Rather than abandon the project, Adimefe did something that would define Magic Carpet’s identity: he built the talent that didn’t exist. In 2021, the studio launched a training school. For two years, they taught animation to young Nigerians, slowly assembling the team that would eventually work on the film. “It took us about two years to deepen the quality of talent,” he says. “For two years, our pace was very slow because we had only the core hands working on it while we were training.” Today, 90% of the people working on The Passport of Mallam Ilia are locally trained graduates of that programme. Production fully resumed in 2024, after a successful raise on Wefunder.
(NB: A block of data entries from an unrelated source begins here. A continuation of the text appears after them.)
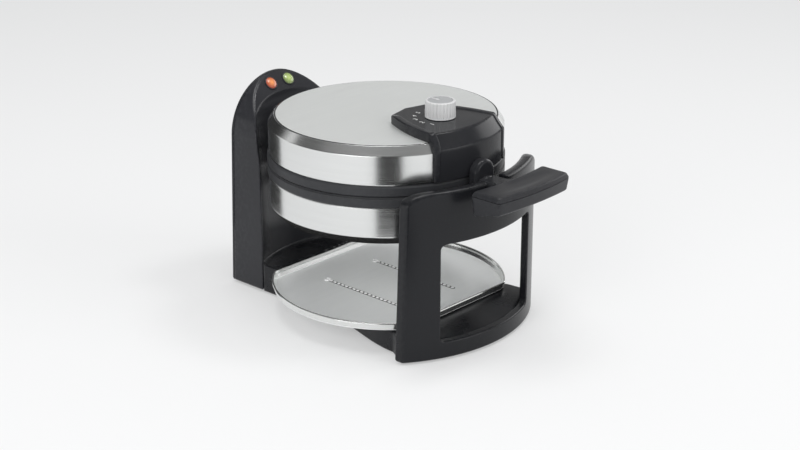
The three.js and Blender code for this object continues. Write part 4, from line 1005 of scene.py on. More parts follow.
@dataclass
class ControlCover(Part):
    """The black housing that runs from the lid's top over its bevel and down its front.

    It is drawn in the head's developed plane, whose polar angle is the angle round the head and whose
    distance from the middle is the way along the head's section, and then wrapped onto that section.
    """

    top: float = 54.8
    top_radius: float = 105.5
    skirt_radius: float = 114.8
    bevel_drop: float = 13.0
    bottom: float = 10.9
    back: float = -23.5
    corner: tuple[float, float] = (25.0, -29.5)
    front: tuple[float, float] = (45.5, -96.0)
    bulge: float = 4.0
    skirt_half: float = 48.0
    seat: tuple[tuple[float, ...], ...] = ((0.0, 99.0, 105.4, 120.5, 124.5, 200.0),
                                           (0.0, 99.0, 106.1, 111.6, 111.9, 111.9),
                                           (46.7, 46.7, 46.7, 39.0, 38.4, -37.1))
    rim: float = 6.8
    rim_rise: float = 1.0
    fillet: float = 1.6
    crease: float = 3.0
    ease: int = 6
    middle: tuple[float, float] = (0.0, -78.0)

    def section(self) -> tuple[Array, Array, Array]:
        """The head's section that the cover follows: way along it, radius and height."""
        r, c = self.skirt_radius, self.crease
        path = filleted([[0, self.top], [self.top_radius, self.top], [r, self.top - self.bevel_drop],
                         [r, self.bottom - 20]], [0, c, c * 1.4, 0], 10, closed=False)
        return ways(path), *path.T

    def wrapped(self, plane: Array, lift: Array) -> Array:
        """Developed points carried to space.

        A positive lift moves a point out along the section's normal; a negative one moves it towards
        its seat on the steel shell, and no further. The seat is a table of way, radius and height.
        """
        way, radius, height = self.section()
        m = np.hypot(plane[..., 0], plane[..., 1])
        angle = np.arctan2(plane[..., 0], -plane[..., 1])
        r, z = np.interp(m, way, radius), np.interp(m, way, height)
        step = 0.8
        dr = np.interp(m + step, way, radius) - np.interp(m - step, way, radius)
        dz = np.interp(m + step, way, height) - np.interp(m - step, way, height)
        size = np.maximum(np.hypot(dr, dz), TINY)
        inner = m < step * 2
        to_r, to_z = np.interp(m, *self.seat[:2]) - r, np.interp(m, self.seat[0], self.seat[2]) - z
        share = np.clip(-lift / np.hypot(to_r, to_z), 0, 1)
        out = np.maximum(lift, 0)
        r = r + np.where(inner, 0, -dz / size) * out + to_r * share
        z = z + np.where(inner, 1, dr / size) * out + to_z * share
        return joined(r * np.sin(angle), -r * np.cos(angle), z)

    def outline(self) -> list[Array]:
        """The cover's edge in the developed plane: foot, right side, two back edges and left side."""
        way, radius, height = self.section()
        wall = radius > self.skirt_radius - 0.01
        end = float(np.interp(-self.bottom, -height[wall], way[wall]))
        turn = math.asin(self.skirt_half / self.skirt_radius)
        sweep = np.linspace(-turn, turn, 41)
        foot = end * joined(np.sin(sweep), -np.cos(sweep))
        (cx, cy), (fx, fy) = self.corner, self.front
        t = np.linspace(0, 1, 30)
        flank = joined(fx + (cx - fx) * t + self.bulge * np.sin(math.pi * t), fy + (cy - fy) * t)
        mid = np.linspace(end, math.hypot(fx, fy) + 6.0, 20)
        rise = joined(mid * math.sin(turn), -mid * math.cos(turn))
        right = spaced(np.vstack([rise, flank[2:]]))
        padded = np.pad(right, ((self.ease, self.ease), (0, 0)), mode="reflect", reflect_type="odd")
        count = 2 * self.ease + 1
        right = joined(*(np.convolve(column, np.ones(count) / count, mode="valid") for column in padded.T))
        back = spaced([right[-1], [0, self.back]])
        return [spaced(np.vstack([right[:1] * FLIP, foot[1:-1], right[:1]])), right, back, mirrored(back),
                mirrored(right)]

    def surface(self) -> Surface:
        """Wall, rounded edge, raised side rim and face, one ring of points for each inset from the edge."""
        quarter = np.linspace(0, math.pi / 2, 6)
        slope = np.linspace(0, 1, 5)[1:]
        f, fill = self.fillet, 60
        insets = np.concatenate([[0, 0], f * (1 - np.cos(quarter)), [self.rim - 1.6],
                                 self.rim - 1.2 + 1.2 * slope, [self.rim + 0.6]])
        rim = np.concatenate([np.ones(3 + len(quarter)), 1 - smooth_step(slope, 0, 1), np.zeros(1 + fill)])
        base = np.concatenate([[-9.0, -3.5], f * (np.sin(quarter) - 1), np.zeros(6 + fill)])
        sides = self.outline()
        places = np.stack([mitred(sides, inset) for inset in insets])
        ridge = [np.zeros(len(side) - 1) for side in sides]
        ramp = smooth_step(np.arange(len(sides[1]) - 1)[::-1] * 0.8, 0, 7.0)
        ridge[1], ridge[4] = ramp, ramp[::-1]
        lift = base[:, None] + rim[:, None] * self.rim_rise * np.concatenate(ridge)
        return Surface(self.wrapped(np.concatenate([places, to_centre(places[-1], self.middle, fill)]), lift))

    def build(self) -> None:
        """Makes the cover."""
        self.shop.piece("control_housing", lifted(self.surface()), GLOSS, "lid", "control_cover", wall=1.5,
                        sharp=50)


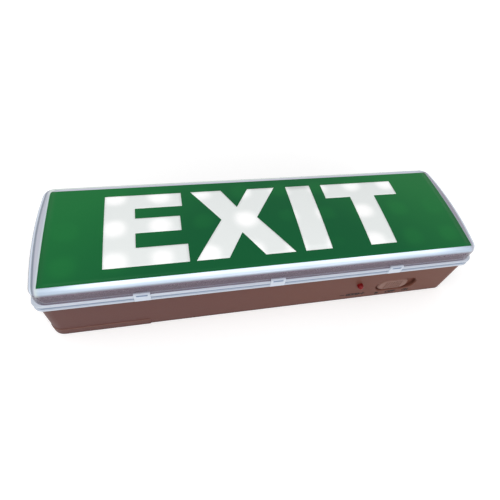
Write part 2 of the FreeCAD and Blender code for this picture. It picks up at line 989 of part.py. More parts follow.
def charge_indicator():
    """Round indicator lamp with a flange behind the wall and a domed end outside."""
    inside = front_wall_inside + slip_fit
    dome_y = front_face - indicator_reach + indicator_radius
    barrel = rod_y(indicator_radius, indicator_x, indicator_z, dome_y, inside + indicator_flange_thickness)
    tip = Part.makeSphere(indicator_radius, vec(indicator_x, dome_y, indicator_z))
    flange = rod_y(indicator_flange, indicator_x, indicator_z, inside, inside + indicator_flange_thickness)
    return union([barrel, tip, flange])


def indicator_leads():
    """Two square leads from the indicator through the front board."""
    start = front_wall_inside + slip_fit + indicator_flange_thickness
    end = switch_back + board_thickness + 1
    half = lead_size / 2
    return [block(x - half, x + half, start, end, z - half, z + half) for x, z, _ in lead_places()]


# ------------------------------------------------------------------ export
def strip_places():
    names = ("led_strip_lower", "led_strip_middle", "led_strip_upper")
    return zip(names, led_places()[1])


def nodes():
    """Every piece by name; a list is a group of separate solids."""
    pieces = {
        "housing": housing(),
        "upstand": upstand(),
        "cable_grommet": cable_grommet(),
        "gasket": gasket(),
        "cover": cover(),
        "diffuser_panel": diffuser_panel(),
        "legend_film": legend_film(),
        "led_pan": led_pan(),
        "pan_screws": pan_screws(),
        "led_chips": led_chips(),
        "battery_pack": battery_sleeve(0),
        "control_board": control_board(),
        "transformer_core": transformer_core(),
        "transformer_coil": transformer_coil(),
        "capacitors": capacitors(),
        "film_capacitor": film_capacitor(),
        "mains_choke": mains_choke(),
        "driver_chip": driver_chip(),
        "bridge_rectifier": bridge_rectifier(),
        "fuse": fuse(),
        "terminal_block": terminal_block(),
        "terminal_tabs": terminal_tabs(),
        "battery_plug": battery_plug(),
        "front_board": front_board(),
        "slide_switch": slide_switch(),
        "switch_lever": switch_lever(),
        "switch_knob": switch_knob(),
        "charge_indicator": charge_indicator(),
        "indicator_leads": indicator_leads(),
    }
    pieces.update({name: led_strip(y) for name, y in strip_places()})
    return pieces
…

The film is now expected to be released before the end of this year.
While The Passport of Mallam Ilia was in development, Magic Carpet built a second IP: Meet the Igwes, a 13-part animated family series, think The Simpsons, but rooted in Nigerian family life, exploring the love and friction between siblings and parents, and the texture of growing up in this part of the world.
Adimefe is also building what he calls Magic Carpet Venture Studio, a $10 million IP-focused fund, structured like a Y Combinator for African creators. The model is simple in theory: identify promising IPs, incubate the creators behind them, help them build communities around their work, and then license or sell to international streamers from a position of ownership rather than desperation. The fund is expected to launch by August 2026.






The urgency behind all of this is not abstract. Adimefe points to a statistic from the Director General of the African Continental Free Trade Area: of the roughly $100 billion generated annually by Nigerian music, only 2% returns to the country. The rest flows to the platforms, labels, and distributors that own the infrastructure. Iwaju, the Disney+ animated series set in a futuristic Lagos, is a Nigerian story, but the IP belongs to Disney. Iyanu, the HBO animated series drawn from Yoruba mythology, is a Nigerian story, but the IP belongs to Lionforge and Warner Bros.
“What we want to do in Magic Carpet,” Adimefe says, “is to let our people own a piece of the pie.”
There is a version of this story that is simply about one man’s persistence, the pebbles on the floor, the newsletter, the cadaver room, the oil and gas job he left, the animation talent that didn’t exist, the co-production that fell apart, the pandemic, and then, finally, the film. That story is true, and it is worth telling.
But the larger story is about what would happen when a continent with the world’s richest untapped mythology—Sango, Queen Amina, the empires, the folktales and the cosmologies—finally builds the infrastructure to tell its own stories on its own terms. Adimefe believes that moment is arriving. He has spent the better part of a decade making sure Magic Carpet is there when it does.
Editor’s note: The essay has been updated to accurately reflect the plot of The Passport of Mallam Ilia and the IP ownership of Iyanu.